There’s a way of viewing the world that’s black and white. And then there’s a way that sees the world in all its brilliant colors.
We’re wired for both. But the former is far quicker because it’s been around much longer. It seeks out what’s bright and pleasurable. And it runs a mile from uncertainty and challenges because it can’t tolerate the pain of not knowing.
This wiring doesn’t always serve us well. The unknown is home to mystery. Pain introduces us to undiscovered strengths. And our challenges teach us more about life than many glorious moments combined. In their darkness, we make sense of our lives and expand our mental frameworks to hold on to more than one perspective at a time. From the deep chasm, we emerge transformed—even if not victorious, as a more hopeful, resilient, and adaptable self.
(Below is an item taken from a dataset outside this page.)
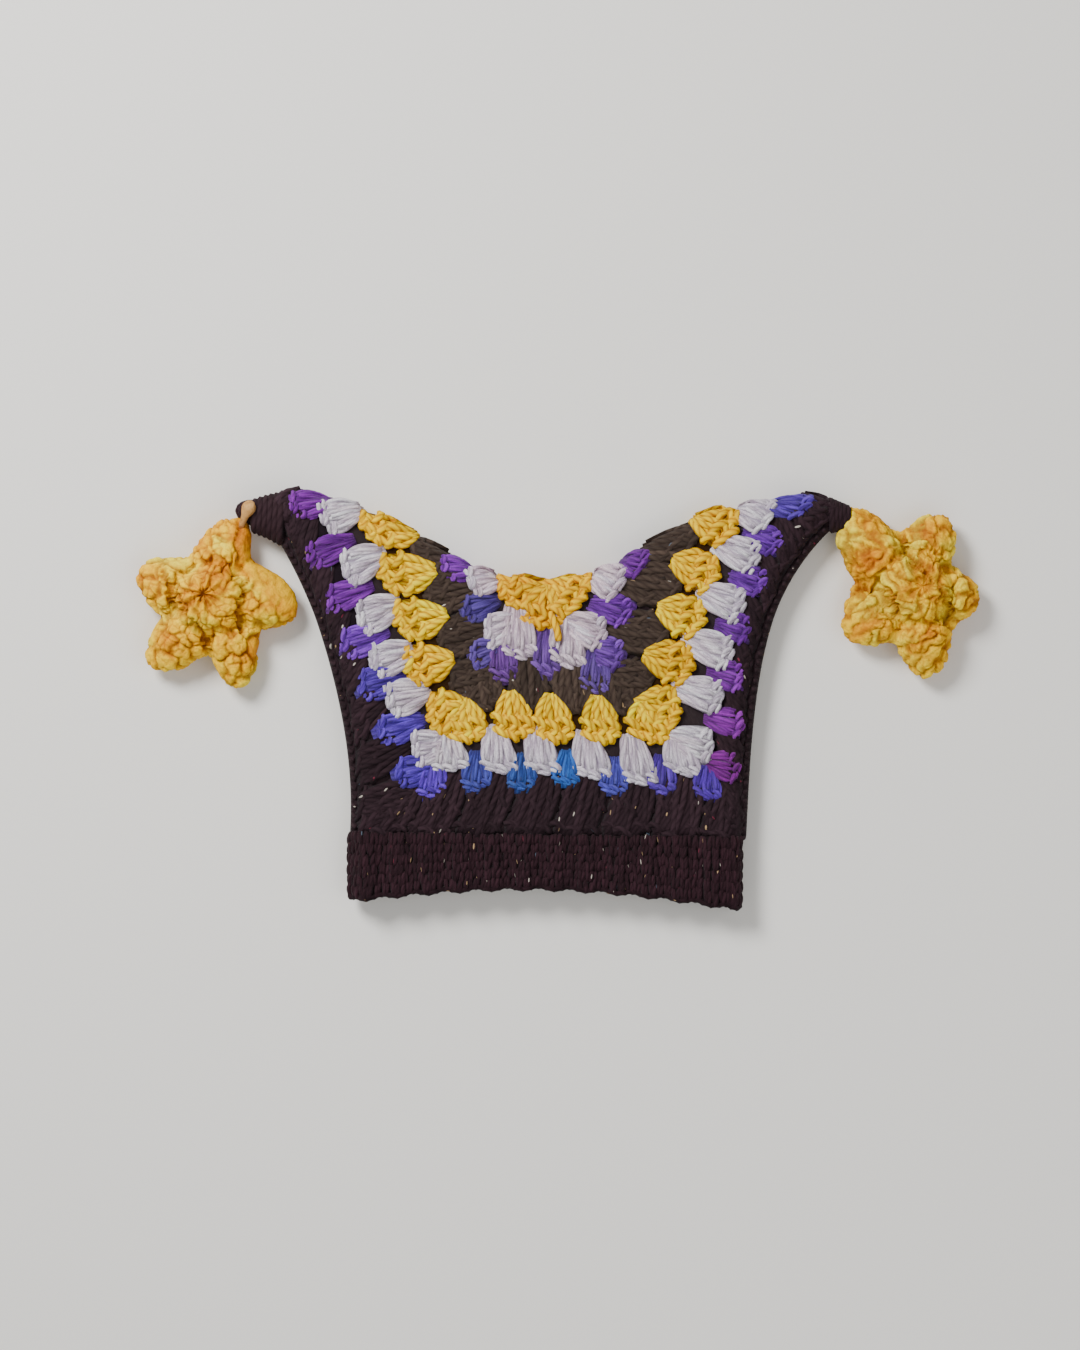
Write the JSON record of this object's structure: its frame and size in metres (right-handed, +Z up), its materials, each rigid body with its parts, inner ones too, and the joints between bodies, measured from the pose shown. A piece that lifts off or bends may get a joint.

And yet we live in a world that anesthetizes pain and values certainty and rationality. We’re rewarded for successes, taught to revere outcomes, and seduced by the promise of little extras everywhere we turn.
The ability to stay open through pain, confusion, challenges, and uncertainty without succumbing to the urge to escape is an art that’s being lost on us.
I’ve found that cultivating grace—a quality that neuropsychologist Rick Hanson calls “equanimity”—is what allows us to do so. Unlike calm, which results from the activation of the parasympathetic nervous system, equanimity is a spaciousness where we gracefully hold space for the fear centers of the amygdala, while staying grounded in the farsighted wisdom of the higher cortex. And it’s in this space that magic begins to happen.
The next time things don’t go your way, take these 5 steps to help you gracefully forge your way forward.
Know Your Ideal Version
Many of us scramble for control when life catches us off guard. Sometimes we react in ways that don’t make us proud, and sometimes we try to control what’s best left alone. What’s more, we turn away from the possibilities that may have unfolded had we sat through the momentary upheaval. Have clarity of what your ideal version looks like, and you’ll find it easier to respond with emotional agility rather than fall prey to an emotional hijack.
Shorten Your Recovery Time
Golfer Jack Nicklaus coined the phrase “playing badly well” when talking about getting out of a bad shot without ending up with a double or triple bogie. Golfers or not, we all hit bad shots when we impulsively react to negative situations. And then we beat down on ourselves, spread blame around, or completely give up hope. I’ve found that playing badly well in life is often about asking, “What would my ideal self do right now?”
Maintain Positive Habits
Sometimes uncertainty or challenges can hang around for a while, and we can feel like we’re drifting in a cloud, unable to see what lies beyond or which way we’re going. What helps maintain the trust that the sun will eventually shine is keeping your positivity levels up. This means continuing with the habits that make you feel good, because they often get forgotten in stressful times.
Look for the Growth
There’s a beautiful quote by the poet Rumi that says, “The wound is the place where the light enters you.” Studies in the area of posttraumatic growth show that it’s through the most trying times that we experience bursts of growth that change our relationship with life. Smaller challenges help build resilience, so that when life throws you its inevitable bigger darts, you’re burst open and not apart. Through your struggles, big or small, ask yourself, “What’s the growth that lies here for me?”
Our obsession with mental reasoning often blinds us to the role of the body in altering our feelings. And yet there’s a constant interplay between mind and body that you can test out by simply slumping in your chair and slouching your shoulders right now. How graceful do you feel? Just like Amy Cuddy’s research showing that we can feel empowered by striking power poses, we can also feel graceful by sitting tall, pulling back our shoulders, and holding our chin up.
Now wouldn’t this posture help you stay strong through your challenges?
One of my favorite writers, Anne Lamont, has said, “I do not understand all the mystery of grace—only that it meets us where we are and does not leave us where it found us.” Which is why grace is central to our experience of life. Grace helps us appreciate all of life’s hues and shades, and expands our sensibilities to embrace more of ourselves.